At any rate, don't let this guy push you around and make you feel as if you don't know what you want. It looks like you do. Just put in the paperwwork to roll over the money. He can "make" you come in to talk to him.
It's not just about salary....find out if the new employer could (or already would) cover more of your health insurance premium, or if you'd have much lower copays/deductibles. What about parking/transportation costs? There are a lot of ways to increase your "total compensation package" other than just salary, and that's what you have to compare to see if it's really going to cost you money to take the new job. The new employer might be better able to offer you some of those fringe benefits instead of a higher salary, but it will still mean more money in your pocket at the end of the week.

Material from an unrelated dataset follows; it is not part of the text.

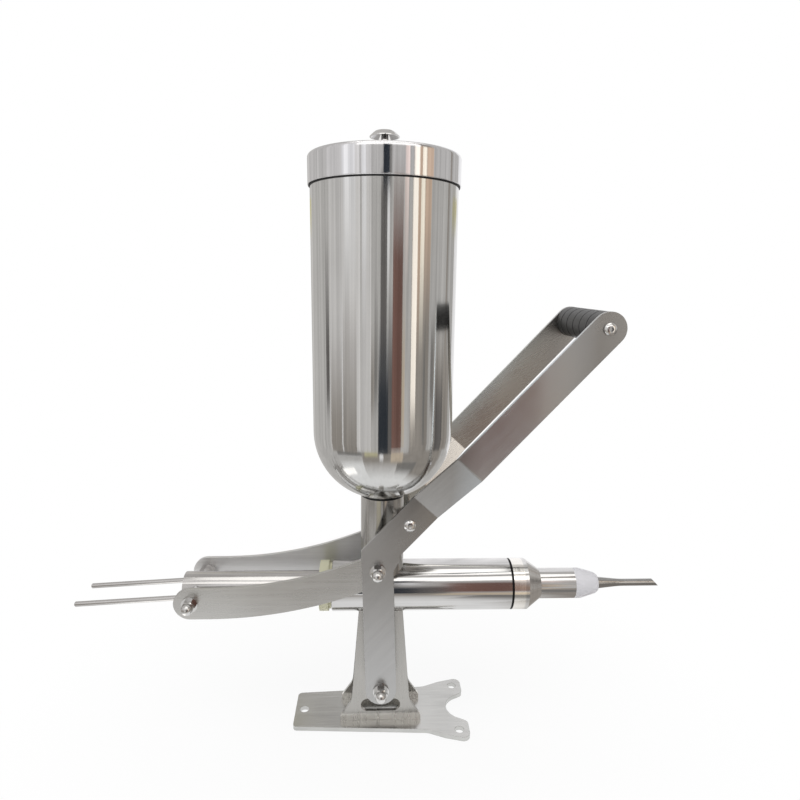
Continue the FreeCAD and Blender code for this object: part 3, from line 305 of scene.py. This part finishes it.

Really good points. Thanks.
Hello - I'm in the rare (maybe) situation of having about $250 extra/month due to a recent re-fi of my mortgage. What are your recommendations for how to use this extra money? I am a fed employee, so the thought of sequestration is looming. My options, as I see it, are 1- pay my car note quicker (already ahead of schedule with a super low - 1.75% interest rate); 2- pay more into my TSP (my Roth will be maxed out this year); 3- pay more on the mortgage; 4- save in a rainy day fund. No student loans (already paid off!) and no other outstanding debts (besides car and mortgage). Thoughts? Suggestions?
Save the money for now. Just save in case you do lose your job.
If you get past the trouble, you could first attack the car loan, which is the lowest debt you have based on your list. After that is paid off then look at your retirement to see if you are on track for what you need. If you are, then I would go after the mortgage.
And one word of caution: Congress enacted that law. They can take it away in the future. Just another variable in the calculus.